Bagaimana melihat fenomena sosial anak-anak zaman sekarang?
Menurut penilaian pribadi saya, sepertinya anak-anak sekarang ini sudah kebablasan dalam hal adab dan tata karma, terutama kepada orang-orang yang lebih tua. Memang tidak semua seperti itu. Mungkin mereka dididik oleh generasi yang dulunya mulai melek ilmu parenting, namun tidak secara utuh mengaplikasikan ke anak-anaknya.

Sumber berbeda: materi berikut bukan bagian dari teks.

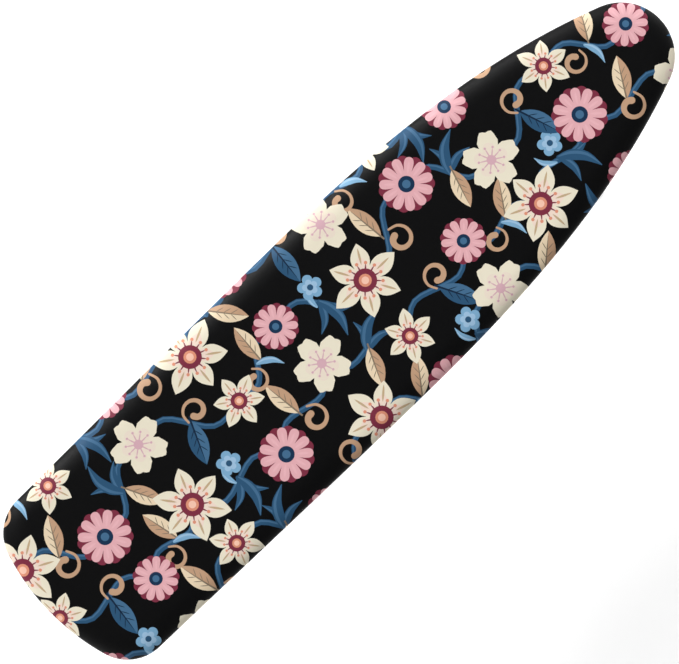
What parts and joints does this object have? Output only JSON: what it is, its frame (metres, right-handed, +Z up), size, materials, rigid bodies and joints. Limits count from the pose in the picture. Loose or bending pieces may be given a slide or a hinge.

Kan sering kita dengar, anak itu harus dibiasakan berpikir kritis, didukung untuk mengemukakan pendapat, dibebaskan untuk memilih, dan masih banyak lagilah. Secara keilmuan, konsep tersebut memang bagus untuk mengembangkan diri. Tapi ternyata efeknya sekarang kebablasan. Banyak anak-anak muda zaman sekarang yang kurang ajar dan adabnya kurang. Kita hidup di negeri yang masih menjunjung tinggi adab dan moral loh.

Punya pengalaman yang paling berkesan selama jadi psikolog?
Waduh banyak sekali ya. Saya sering merenungi masalah-masalah yang dihadapi oleh klien. Bagaimana mereka bisa kuat dan tegar menghadapi masalah. Saya saja belum tentu kuat dan belum tentu bisa seperti mereka. Buat saya, malah jadi banyak belajar dari klien-klien saya.

Ada pesan buat para orang tua, terutama yang muda-muda?
Satu hal yang paling penting, sebagai orang tua, harus terus belajar. Ketika anak masih kecil, kita belajar memahami anak-anak. Begitu juga ketika anak beranjak remaja, dewasa, bahkan hingga mereka punya keluarga sendiri. Peran dan tugas kita sebagai orang tua itu sampai tutup usia. Keluarga adalah laboratorium orang tua untuk belajar.